Le colonne di fumo che s’innalzano dalle carcasse delle macchine, dei municipi, delle stazioni di polizia e dei negozi in fiamme oscurano il cielo di Francia da cinque giorni, ormai.  Mentre gli agenti in assetto antisommossa continuano a caricare per disperdere la folla, sui muri si scrive ovunque, «La polizia uccide». Scene da Paese sotto assedio si rincorrono. Ne parliamo con Alain Bauer, professore di criminologia al Conservatoire national des Arts et Métiers, oltre che a New York e Pechino, autore di una quarantina di libri sulla criminalità, è stato consigliere di Michel Rocard ed è stato consulente dell’ex presidente Nicolas Sarkozy e di Manuel Valls su questioni di sicurezza e terrorismo.

Gli oltre 40.000 poliziotti e gendarmi schierati durante le ultime cinque notti sono stati sopraffatti dalla violenza e sono stati istruiti a non opporsi. Professore, lo Stato francese sta crollando?
Diciamo che lo Stato centrale in Francia sta incontrando sempre più difficoltà ad affermare la propria autorità e che la sua disgregazione, da quando ha scelto di “diventare anglosassone” a metà degli anni '70 sta accelerando, in particolare nel campo della pubblica sicurezza.
La Francia è un vero e proprio Stato Nazione. Lo Stato ha creato la Nazione. Ovunque le nazioni hanno creato i loro Stati (spesso federalizzati).

Come spiega i violenti disordini e come giudica l’evoluzione delle proteste?
Ogni morte appare ingiusta e ogni morte violenta in uno scontro con la polizia lo è ancora di più. Di solito la reazione violenta si protrae per un periodo di poche notti. Ad eccezione della situazione eccezionale vissuta nel 2005.

C’è un legame tra i cosiddetti “territori perduti della repubblica” e le violente proteste che si stanno diffondendo a macchia d’olio in tutto il Paese contro la polizia e ogni sorta di istituzione?
È molto possibile. Ma il problema che si sta diffondendo sul territorio è la generazione perduta di Tik Tok che sembra essere diventata il soggetto, la protagonista.

Crede che i social network abbiano una responsabilità in questa vicenda? 
I social network accelerano ed estendono la diffusione di qualsiasi cosa. Inoltre permettono e alimentano la competizione tra individui e gruppi...
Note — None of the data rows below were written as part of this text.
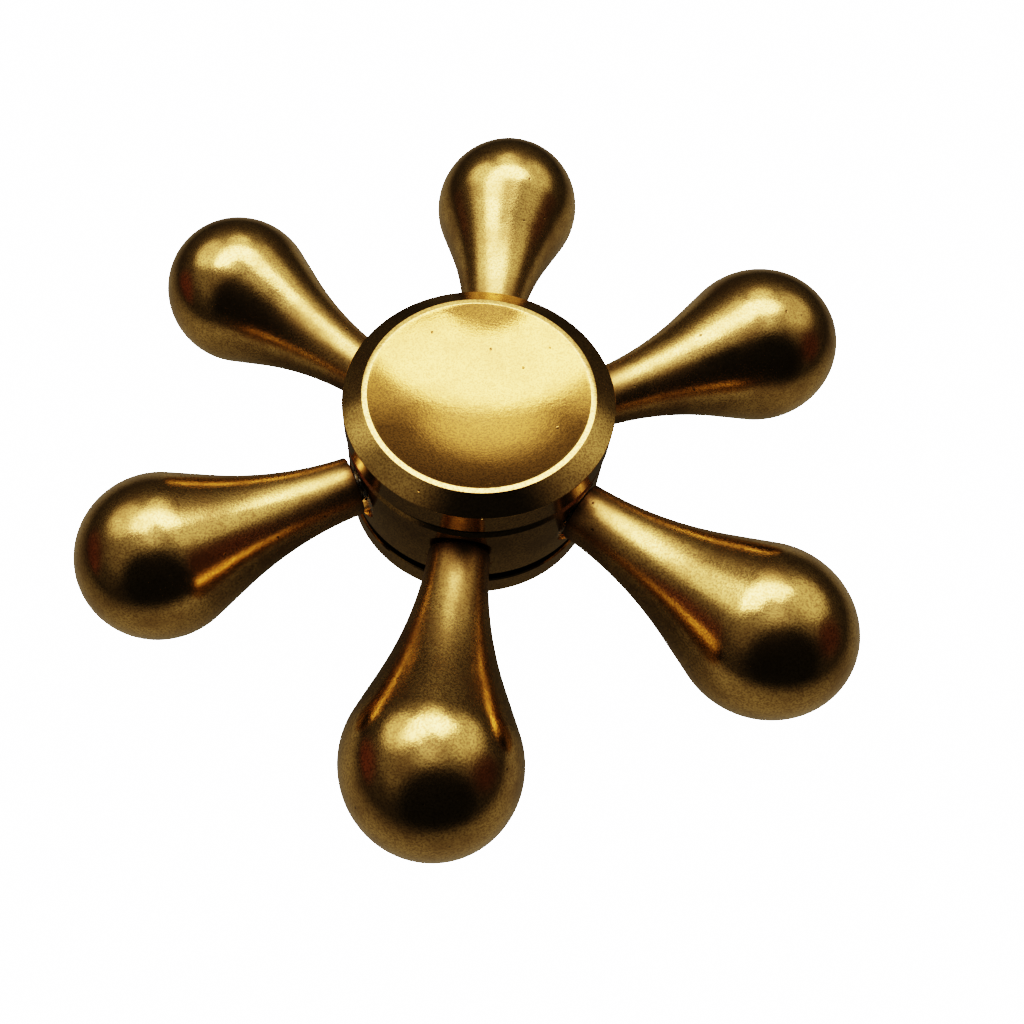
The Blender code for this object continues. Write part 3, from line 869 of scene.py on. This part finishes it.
cage_outline = [
    (CAGE_FRONT_Z, CAGE_OUTER_R - CAGE_EDGE),
    (CAGE_FRONT_Z - CAGE_EDGE, CAGE_OUTER_R),
    (CAGE_BACK_Z + CAGE_EDGE, CAGE_OUTER_R),
    (CAGE_BACK_Z, CAGE_OUTER_R - CAGE_EDGE),
    (CAGE_BACK_Z, CAGE_INNER_R + CAGE_EDGE),
    (CAGE_BACK_Z + CAGE_EDGE, CAGE_INNER_R),
    (CAGE_FRONT_Z - CAGE_EDGE, CAGE_INNER_R),
    (CAGE_FRONT_Z, CAGE_INNER_R + CAGE_EDGE),
]
pocket_outline = [
    (CAGE_INNER_R - PUNCH_OVERHANG, 0),
    (CAGE_INNER_R - PUNCH_OVERHANG, CAGE_POCKET_R),
    (CAGE_OUTER_R + PUNCH_OVERHANG, CAGE_POCKET_R),
    (CAGE_OUTER_R + PUNCH_OVERHANG, 0),
]
cage = turned("bearing_cage_pressed", cage_outline, "Z", BEARING_STEPS)
for number in range(BEARING_BALL_COUNT):
    punch = turned("pocket_punch", pocket_outline, "X", PUNCH_STEPS)
    put_in_place(punch, Matrix.Rotation(math.tau * number / BEARING_BALL_COUNT, 4, "Z"))
    apply_cut(cage, punch)
bpy.ops.object.shade_smooth_by_angle(angle=SMOOTH_ANGLE)
put_in_place(cage, middle)
cage.data.materials.append(cage_steel)
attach(cage, "ball_cage")
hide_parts("bearing_cage")

first_ball = turned("bearing_ball", arc((0, 0), BEARING_BALL_R, math.pi, 0, BALL_STEPS), "X", 2 * BALL_STEPS)
bpy.ops.object.shade_smooth_by_angle(angle=SMOOTH_ANGLE)
first_ball.data.materials.append(bearing_steel)
for number in range(1, BEARING_BALL_COUNT + 1):
    ball = first_ball if number == BEARING_BALL_COUNT else copy_of(first_ball)
    ball.name = ball.data.name = f"bearing_ball_{number:02d}_ground"
    low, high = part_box(f"bearing_ball_{number:02d}")
    put_in_place(ball, Matrix.Translation((low + high) / 2))
    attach(ball, f"ball_{number:02d}")
    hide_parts(f"bearing_ball_{number:02d}")
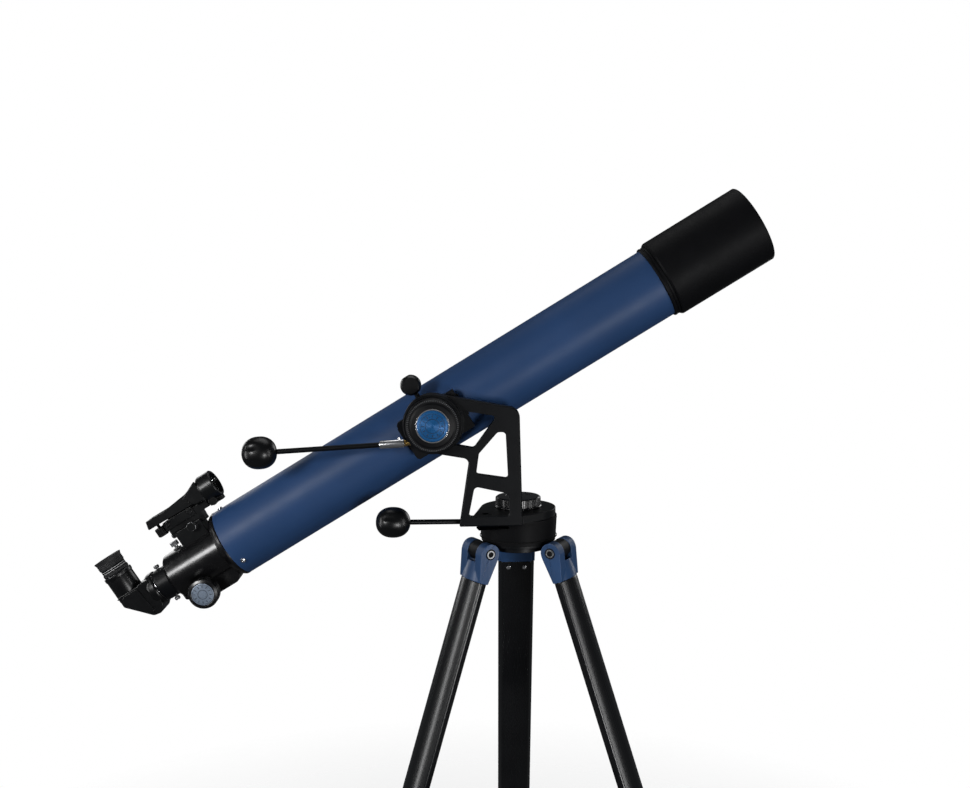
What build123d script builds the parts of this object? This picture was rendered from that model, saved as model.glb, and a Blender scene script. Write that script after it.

La polizia è più presa di mira rispetto al passato? 
Effettivamente, la situazione, soprattutto per le forze dell’ordine, è molto peggiorata perché la polizia si trova a confrontarsi quotidianamente con giovani che sentono di subire vessazioni e controlli ingiustificati e si trovano a competere per il controllo del proprio territorio.

C’è davvero il rischio di una guerra civile?
C’è il rischio che le rivolte si diffondano e si espandano ancora di più. Ma la rabbia si sta trasformando in saccheggio, il che, paradossalmente, indica uno stallo nel confronto. Il prossimo obiettivo sarà ovviamente Parigi e la sua presunta “ricchezza”.

È una rivolta che vede come protagonisti i giovanissimi, sopratutto minorenni. Su chi si può contare per riportare la calma?
Le famiglie: le ultime, di solito, ad essere ascoltate.

In definitiva, cosa suggerisce di fare per la sicurezza nazionale?
Riabilitare e responsabilizzare i genitori e le famiglie. Togliamoli dal loro stato di infantilizzazione di meri “utenti” e rafforziamo il loro status di cittadini attivi.

La Francia è al cospetto di una frattura identitaria?
Siamo di fronte a una perdita dei parametri di regolamentazione e organizzazione della società, indipendentemente dalle origini.